One moment. A second. The Blink of an eye. That's all it takes, for everything to change.

A couple of weeks ago I was in a car accident. We were hit from the side by a car going pretty damn fast. Fortunately, he hit us in the back end of the car, so no one was killed or seriously injured. Although whiplash and vertigo is certainly nothing to scoff at, it could have been so much worse. Personally I didn't even get that, I was sore for a few days and that was that.

But right then and there, I couldn't help but be struck by how fast everything happened. In retrospect, it was almost surreal. There we were driving along, turning left across the road. And the next thing I know we're spinning around and crashing into the hedge at the side of the road. I didn't hear the impact, hell I didn't even feel

it. I can just remember wondering what our driver was doing, we're supposed to go the other way. It wasn't until we had stopped I realized what had happened.

Now, I'd like to say that this was the moment that changed my life, but I think that is being a bit melodramatic. It did, however, give me a different perspective on things. When you're that close to dying (if we had been hit one meter more to the front of the car, things could have gone much, much worse) you do get a sense of your own mortality. That is scary and enlightening at the same time. It's interesting to see how different people can react to a situation like that.

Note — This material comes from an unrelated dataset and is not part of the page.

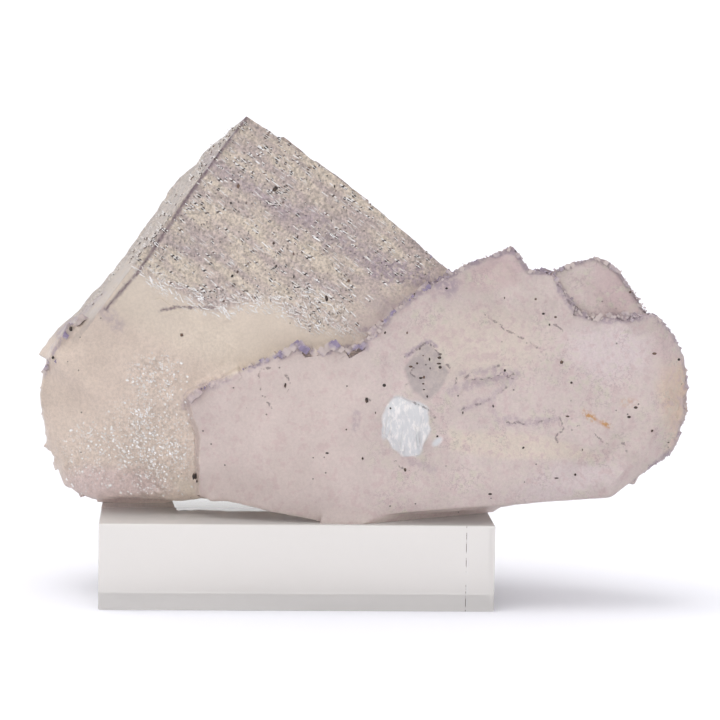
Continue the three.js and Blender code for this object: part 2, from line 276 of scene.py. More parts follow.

In our case, we were split amongst two different reactions. Three of us walked out basically saying “Holy crap, we're alive!”, while the fourth person felt

“Fuck, I almost died!”. The difference may not seem so significant at first glance, but it is. Three of us were just ecstatic to be alive, while the fourth was terrified from almost having died. We all have different ways to cope with things when disaster strikes.

Other than the first instinctual reaction, I became almost sickeningly practical. I made sure to get the license plate of the car that hit us, called for someone to come pick us up (our driver was already calling for an ambulance), stuff like that. I just wanted to do things, organize, make things right. I was also restless as hell. I didn't only want to be practical, I needed it. I needed to keep doing things, whenever I ran out I became more and more frustrated.

So scary and enlightening. But as I said, I don't think it was life altering.

Life has continued on as normal in the weeks since. More or less anyway. Maybe there is a slight tendency to appreciate life a little more and not wanting to waste more time than I have to. But I didn't quit my job to move to Africa to care for orphaned children or something like that. I feel like I'm still me.

So I was a bit misleading in the introduction. Everything didn't change in that moment, but it could have. It certainly could have.